In [None]:
import os, re, unicodedata
from datetime import datetime
from pyspark.sql import SparkSession, functions as F
from notebookutils import mssparkutils

In [None]:
# ---------- Spark ----------
spark = SparkSession.builder.getOrCreate()

In [None]:
# Seleccionar el Lakehouse destino (bronze)
spark.sql("USE lh_bronze")

In [None]:
# 📂 Carpetas bronze (donde ya están los JSON)
bronze_base_logical = "Files/bronze/ESIOS/data/balance/balance-electrico"
bronze_base_physical = "/lakehouse/default/Files/bronze/ESIOS/data/balance/balance-electrico"

In [None]:
# 📂 Salida (Tables/)
tables_prefix = "Tables"

In [None]:
# --------------------------
# Función utilitaria mejorada
# --------------------------
def slugify(name: str) -> str:
    # Normalizar y quitar tildes
    name = unicodedata.normalize("NFKD", name)
    name = name.encode("ascii", "ignore").decode("utf-8")  # quita acentos
    # Sustituir caracteres no válidos por "_"
    return re.sub(r'[^a-z0-9_]', '_', name.lower())

In [None]:
## --------------------------
# Procesamiento
# --------------------------
total_rows = 0

# Listar granularidades (day, month)
granularities = [g.name for g in mssparkutils.fs.ls(bronze_base_logical) if g.isDir]
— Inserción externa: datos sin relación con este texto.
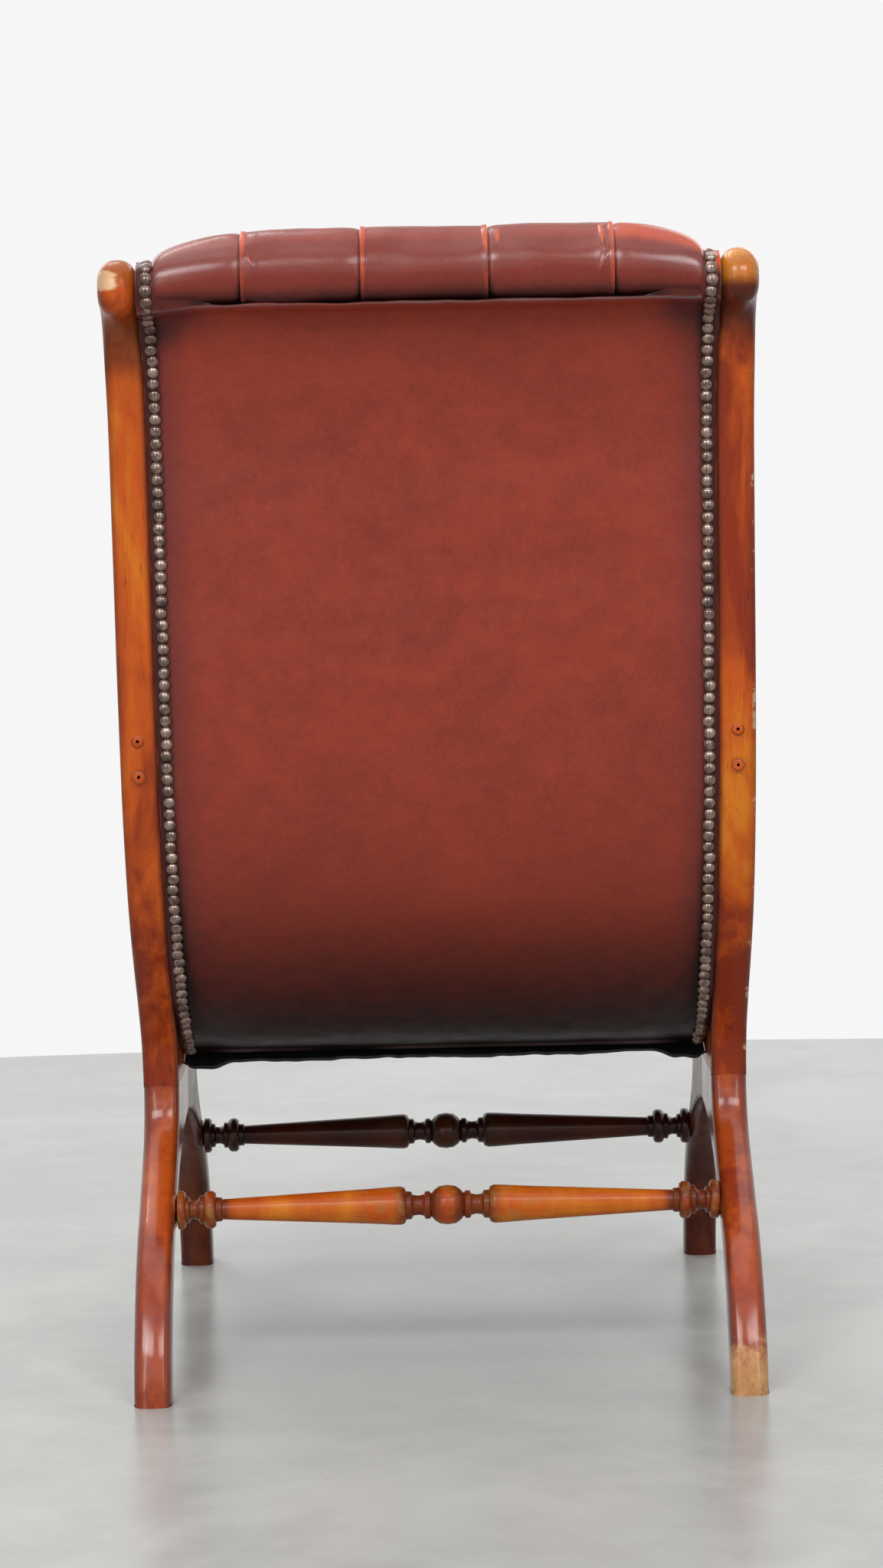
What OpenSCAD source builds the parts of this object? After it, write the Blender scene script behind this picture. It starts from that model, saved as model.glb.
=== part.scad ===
// Armless button-back slipper chair: two show-wood side frames with scrolled stiles and
// arched legs, joined by turned stretchers, with a nailed leather seat and back between them.
// It faces -Y and stands on z = 0, with the origin midway along its depth and width.
// Side outlines are drawn in [forward of the heel, height] and spread along X.

/* [Overall] */
// Width over the two side frames
overall_width = 530; // [480:1:600]
// Height of the scroll tops
stile_height = 947; // [850:1:1050]
// Length on the floor, from the heel of the rear foot to the toe of the front foot
foot_span = 618; // [580:1:680]
// How far the scrolls stand behind the heel
scroll_overhang = 65; // [55:1:90]
// How far the seat frame reaches forward of the heel
seat_reach = 640; // [620:1:680]

/* [Side frames] */
// Thickness of a side frame
frame_thick = 31; // [26:1:38]
// Depth of the stile, which is also the diameter of its scroll
stile_depth = 46; // [42:1:54]
// Height of the joint between the legs and the seat rail
waist_height = 242; // [225:1:260]
// How far the narrow waist stands forward of the heel, and behind the toe
waist_inset = 185; // [170:1:200]
// Height of the arch between the legs
arch_height = 195; // [170:1:205]
// Length of a foot on the floor
foot_length = 38; // [30:1:48]
// Depth of the stile behind the lapped tongue of the seat rail
lap_depth = 24; // [20:1:28]
// How far the tongue of the seat rail rises above the upper plug
lap_rise = 45; // [30:1:70]

/* [Stretchers] */
// Height of the stretchers' axis
stretcher_height = 144; // [130:1:160]
// Distance of a stretcher's axis from the heel or the toe
stretcher_inset = 120; // [112:1:126]
// Diameter of the large beads and of the swelling
stretcher_girth = 33; // [28:1:38]
// Diameter of a stretcher's tenon
tenon_d = 16; // [12:1:20]
// Length of a stretcher's tenon
tenon_length = 18; // [14:1:24]

/* [Upholstered body] */
// How far the body's rails lie inside the show-wood outline
recess = 5; // [4:0.5:7]
// Thickness of the body's side rails
side_rail_thick = 28; // [24:1:34]
// Thickness of the leather
leather_thick = 1.4; // [1:0.1:1.8]
// Thickness of the webbing
webbing_thick = 1.5; // [1:0.1:2.5]
// Thickness of the hessian and of the dust cover
cloth_thick = 1; // [0.6:0.1:1.5]
// Thickness of the foam in the back
back_foam = 28; // [22:1:36]
// Thickness of the foam in the seat
seat_foam = 50; // [40:1:60]
// Thickness of the padded leather of the back, at the crowns
back_pad = 24; // [22:1:30]
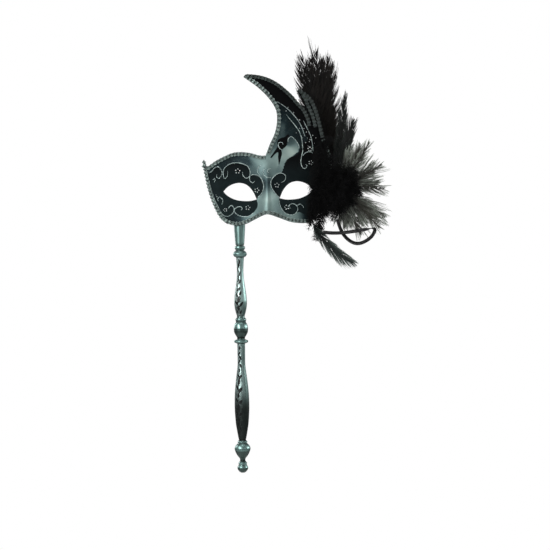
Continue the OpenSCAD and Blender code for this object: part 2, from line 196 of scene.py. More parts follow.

for trunc in granularities:
    years_dirs = mssparkutils.fs.ls(f"{bronze_base_logical}/{trunc}")
    for year_dir in years_dirs:
        year = year_dir.name
        json_files = mssparkutils.fs.ls(year_dir.path)
        for f in json_files:
            if not f.path.endswith(".json"):
                continue

            print(f"\n🔎 Procesando {f.path}")

            # Leer JSON
            df_raw = spark.read.option("multiline", True).json(f.path)

            # Extraer indicador, values
            indicator_id = df_raw.select("indicator.id").first()[0]
            indicator_type = df_raw.select("indicator.short_name").first()[0] \
                              if "short_name" in df_raw.select("indicator.*").columns else indicator_id

            values = df_raw.selectExpr("explode(indicator.values) as val") \
                           .select("val.*")

            if values.rdd.isEmpty():
                print("⚠️ JSON vacío (sin values), skipping")
                continue

            # Enriquecer con metadatos y transformar datetime
            df = (values
                  .withColumn("indicator_id", F.lit(indicator_id))
                  .withColumn("indicator_type", F.lit(indicator_type))
                  .withColumn("year", F.lit(int(year)))
                  .withColumn("time_trunc", F.lit(trunc))
                  # Renombrar datetime a fecha y convertir a timestamp
                  .withColumn("fecha", F.to_timestamp(F.col("datetime"), "yyyy-MM-dd'T'HH:mm:ss.SSSXXX"))
                  .drop("datetime")
                 )

            # Nombre tabla → según tipo de indicador y trunc
            indicator_slug = slugify(indicator_type)
            table_name = f"brz_esios_balance_{indicator_slug}_{trunc}"

            # Guardar en Delta gestionado (en Lakehouse slv_lkh_esios)
            df.write.format("delta").mode("append").saveAsTable(table_name)

            count = df.count()
            total_rows += count
            print(f"✅ Guardado en tabla {table_name} ({count} registros)")

print(f"\nProceso terminado - {datetime.utcnow().isoformat()}Z")
print(f"Total registros procesados: {total_rows}")